- [Recorded data]

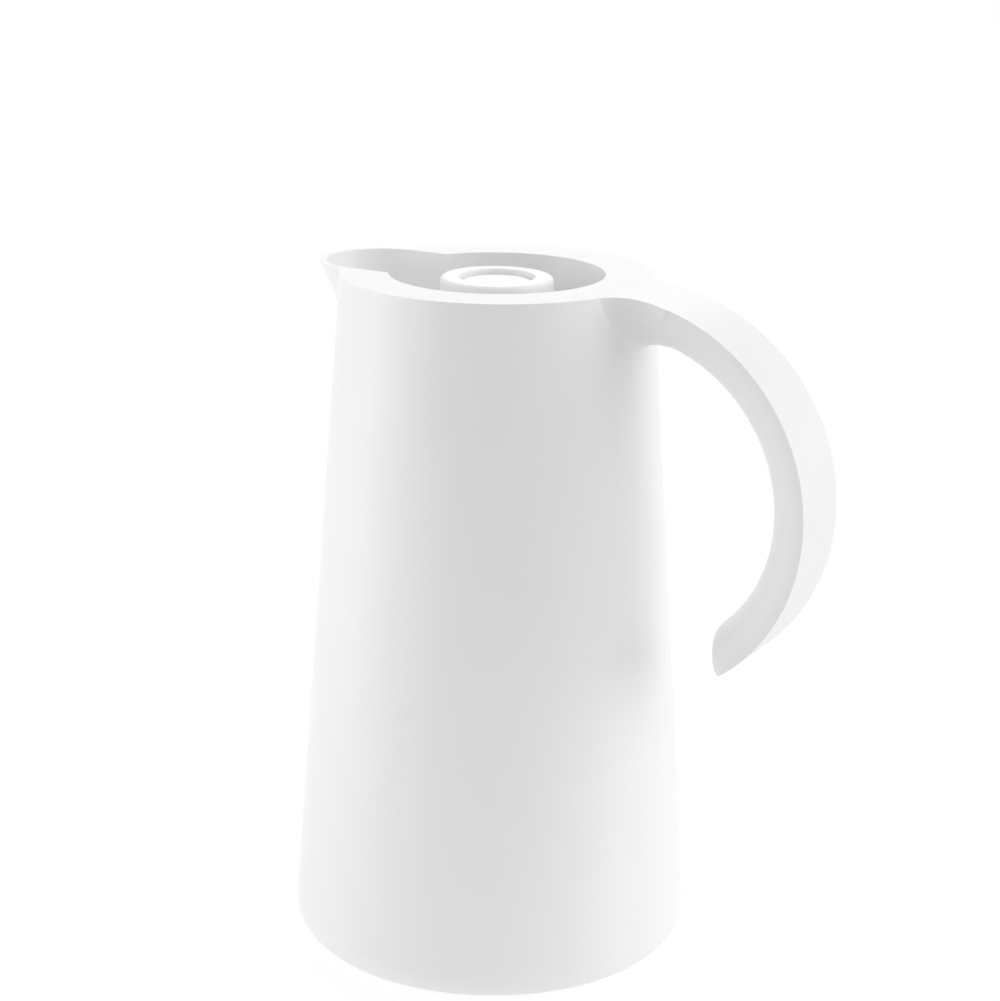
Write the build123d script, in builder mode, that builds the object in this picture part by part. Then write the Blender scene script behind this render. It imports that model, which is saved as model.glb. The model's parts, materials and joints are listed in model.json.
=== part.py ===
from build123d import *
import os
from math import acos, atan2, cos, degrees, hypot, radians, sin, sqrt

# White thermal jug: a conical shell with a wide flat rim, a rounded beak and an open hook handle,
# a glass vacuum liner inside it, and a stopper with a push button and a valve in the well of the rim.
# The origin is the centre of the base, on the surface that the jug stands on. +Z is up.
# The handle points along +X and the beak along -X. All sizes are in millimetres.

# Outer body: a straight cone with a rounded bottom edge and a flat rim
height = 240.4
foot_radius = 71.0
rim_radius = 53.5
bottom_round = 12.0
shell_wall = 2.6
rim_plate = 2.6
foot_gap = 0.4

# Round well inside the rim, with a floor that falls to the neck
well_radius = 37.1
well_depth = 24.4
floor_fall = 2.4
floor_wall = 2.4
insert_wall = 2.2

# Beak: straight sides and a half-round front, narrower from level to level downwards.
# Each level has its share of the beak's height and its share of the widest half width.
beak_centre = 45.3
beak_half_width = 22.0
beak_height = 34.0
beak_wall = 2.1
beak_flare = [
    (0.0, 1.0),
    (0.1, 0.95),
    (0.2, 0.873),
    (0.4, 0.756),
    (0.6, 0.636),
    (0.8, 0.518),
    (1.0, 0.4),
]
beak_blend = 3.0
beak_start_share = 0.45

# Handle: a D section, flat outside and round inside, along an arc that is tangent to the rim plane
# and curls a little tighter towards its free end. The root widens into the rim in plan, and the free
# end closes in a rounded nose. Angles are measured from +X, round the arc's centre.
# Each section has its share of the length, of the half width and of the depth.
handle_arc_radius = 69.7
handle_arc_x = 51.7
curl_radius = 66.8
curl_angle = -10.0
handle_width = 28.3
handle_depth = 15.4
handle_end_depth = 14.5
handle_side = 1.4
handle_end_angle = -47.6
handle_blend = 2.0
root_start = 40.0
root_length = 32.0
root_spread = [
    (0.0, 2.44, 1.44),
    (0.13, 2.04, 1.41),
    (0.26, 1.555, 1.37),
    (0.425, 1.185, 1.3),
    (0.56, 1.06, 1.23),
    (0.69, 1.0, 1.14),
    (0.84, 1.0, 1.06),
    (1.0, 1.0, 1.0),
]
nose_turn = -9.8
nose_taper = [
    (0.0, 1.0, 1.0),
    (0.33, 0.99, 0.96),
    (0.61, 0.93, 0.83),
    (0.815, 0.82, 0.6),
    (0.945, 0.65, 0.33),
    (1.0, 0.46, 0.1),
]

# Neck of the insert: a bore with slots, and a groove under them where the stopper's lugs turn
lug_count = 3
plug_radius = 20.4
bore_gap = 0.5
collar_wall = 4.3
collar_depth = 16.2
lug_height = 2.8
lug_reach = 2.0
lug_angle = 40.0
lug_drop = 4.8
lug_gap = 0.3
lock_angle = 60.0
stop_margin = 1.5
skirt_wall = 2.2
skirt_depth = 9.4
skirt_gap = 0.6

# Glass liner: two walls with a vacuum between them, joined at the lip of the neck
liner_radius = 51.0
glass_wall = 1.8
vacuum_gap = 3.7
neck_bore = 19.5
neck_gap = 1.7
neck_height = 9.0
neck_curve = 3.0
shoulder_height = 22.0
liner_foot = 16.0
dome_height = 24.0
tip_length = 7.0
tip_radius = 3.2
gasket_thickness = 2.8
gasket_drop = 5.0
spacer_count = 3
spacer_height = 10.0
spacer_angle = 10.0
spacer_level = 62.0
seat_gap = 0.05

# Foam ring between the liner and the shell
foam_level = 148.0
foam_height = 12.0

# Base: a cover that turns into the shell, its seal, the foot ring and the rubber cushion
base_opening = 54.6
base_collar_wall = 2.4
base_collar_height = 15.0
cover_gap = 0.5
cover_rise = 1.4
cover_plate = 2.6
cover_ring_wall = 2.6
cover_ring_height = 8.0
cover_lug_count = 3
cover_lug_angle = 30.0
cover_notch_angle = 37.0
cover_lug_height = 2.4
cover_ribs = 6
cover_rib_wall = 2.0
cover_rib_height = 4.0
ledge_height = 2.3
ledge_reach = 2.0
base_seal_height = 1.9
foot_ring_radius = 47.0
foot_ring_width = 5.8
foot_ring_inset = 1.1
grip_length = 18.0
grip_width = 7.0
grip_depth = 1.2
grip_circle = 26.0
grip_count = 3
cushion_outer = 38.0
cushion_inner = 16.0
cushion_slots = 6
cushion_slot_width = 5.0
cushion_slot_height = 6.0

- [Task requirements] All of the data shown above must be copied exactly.

- [Problem solution]
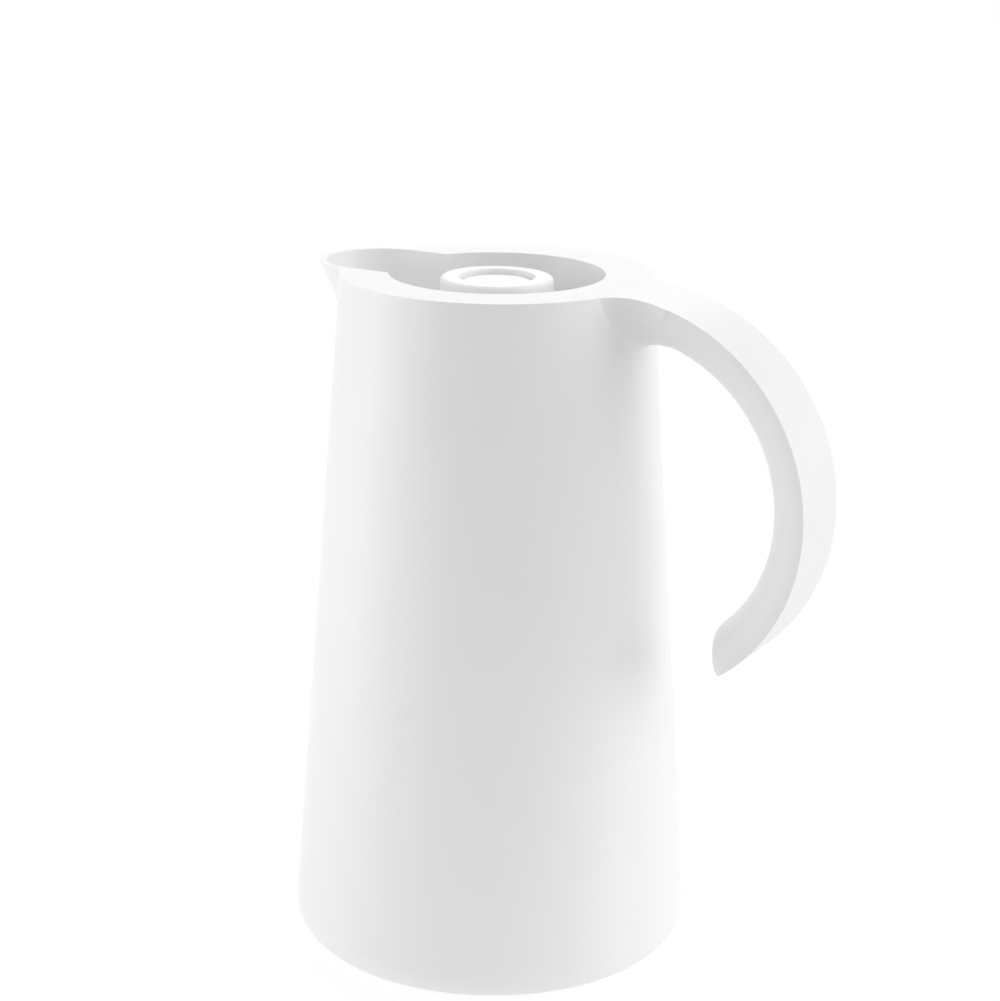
Write the build123d script, in builder mode, that builds the object in this picture part by part. Then write the Blender scene script behind this render. It imports that model, which is saved as model.glb. The model's parts, materials and joints are listed in model.json.
=== part.py ===
from build123d import *
import os
from math import acos, atan2, cos, degrees, hypot, radians, sin, sqrt

# White thermal jug: a conical shell with a wide flat rim, a rounded beak and an open hook handle,
# a glass vacuum liner inside it, and a stopper with a push button and a valve in the well of the rim.
# The origin is the centre of the base, on the surface that the jug stands on. +Z is up.
# The handle points along +X and the beak along -X. All sizes are in millimetres.

# Outer body: a straight cone with a rounded bottom edge and a flat rim
height = 240.4
foot_radius = 71.0
rim_radius = 53.5
bottom_round = 12.0
shell_wall = 2.6
rim_plate = 2.6
foot_gap = 0.4

# Round well inside the rim, with a floor that falls to the neck
well_radius = 37.1
well_depth = 24.4
floor_fall = 2.4
floor_wall = 2.4
insert_wall = 2.2

# Beak: straight sides and a half-round front, narrower from level to level downwards.
# Each level has its share of the beak's height and its share of the widest half width.
beak_centre = 45.3
beak_half_width = 22.0
beak_height = 34.0
beak_wall = 2.1
beak_flare = [
    (0.0, 1.0),
    (0.1, 0.95),
    (0.2, 0.873),
    (0.4, 0.756),
    (0.6, 0.636),
    (0.8, 0.518),
    (1.0, 0.4),
]
beak_blend = 3.0
beak_start_share = 0.45

# Handle: a D section, flat outside and round inside, along an arc that is tangent to the rim plane
# and curls a little tighter towards its free end. The root widens into the rim in plan, and the free
# end closes in a rounded nose. Angles are measured from +X, round the arc's centre.
# Each section has its share of the length, of the half width and of the depth.
handle_arc_radius = 69.7
handle_arc_x = 51.7
curl_radius = 66.8
curl_angle = -10.0
handle_width = 28.3
handle_depth = 15.4
handle_end_depth = 14.5
handle_side = 1.4
handle_end_angle = -47.6
handle_blend = 2.0
root_start = 40.0
root_length = 32.0
root_spread = [
    (0.0, 2.44, 1.44),
    (0.13, 2.04, 1.41),
    (0.26, 1.555, 1.37),
    (0.425, 1.185, 1.3),
    (0.56, 1.06, 1.23),
    (0.69, 1.0, 1.14),
    (0.84, 1.0, 1.06),
    (1.0, 1.0, 1.0),
]
nose_turn = -9.8
nose_taper = [
    (0.0, 1.0, 1.0),
    (0.33, 0.99, 0.96),
    (0.61, 0.93, 0.83),
    (0.815, 0.82, 0.6),
    (0.945, 0.65, 0.33),
    (1.0, 0.46, 0.1),
]

# Neck of the insert: a bore with slots, and a groove under them where the stopper's lugs turn
lug_count = 3
plug_radius = 20.4
bore_gap = 0.5
collar_wall = 4.3
collar_depth = 16.2
lug_height = 2.8
lug_reach = 2.0
lug_angle = 40.0
lug_drop = 4.8
lug_gap = 0.3
lock_angle = 60.0
stop_margin = 1.5
skirt_wall = 2.2
skirt_depth = 9.4
skirt_gap = 0.6

# Glass liner: two walls with a vacuum between them, joined at the lip of the neck
liner_radius = 51.0
glass_wall = 1.8
vacuum_gap = 3.7
neck_bore = 19.5
neck_gap = 1.7
neck_height = 9.0
neck_curve = 3.0
shoulder_height = 22.0
liner_foot = 16.0
dome_height = 24.0
tip_length = 7.0
tip_radius = 3.2
gasket_thickness = 2.8
gasket_drop = 5.0
spacer_count = 3
spacer_height = 10.0
spacer_angle = 10.0
spacer_level = 62.0
seat_gap = 0.05

# Foam ring between the liner and the shell
foam_level = 148.0
foam_height = 12.0

# Base: a cover that turns into the shell, its seal, the foot ring and the rubber cushion
base_opening = 54.6
base_collar_wall = 2.4
base_collar_height = 15.0
cover_gap = 0.5
cover_rise = 1.4
cover_plate = 2.6
cover_ring_wall = 2.6
cover_ring_height = 8.0
cover_lug_count = 3
cover_lug_angle = 30.0
cover_notch_angle = 37.0
cover_lug_height = 2.4
cover_ribs = 6
cover_rib_wall = 2.0
cover_rib_height = 4.0
ledge_height = 2.3
ledge_reach = 2.0
base_seal_height = 1.9
foot_ring_radius = 47.0
foot_ring_width = 5.8
foot_ring_inset = 1.1
grip_length = 18.0
grip_width = 7.0
grip_depth = 1.2
grip_circle = 26.0
grip_count = 3
cushion_outer = 38.0
cushion_inner = 16.0
cushion_slots = 6
cushion_slot_width = 5.0
cushion_slot_height = 6.0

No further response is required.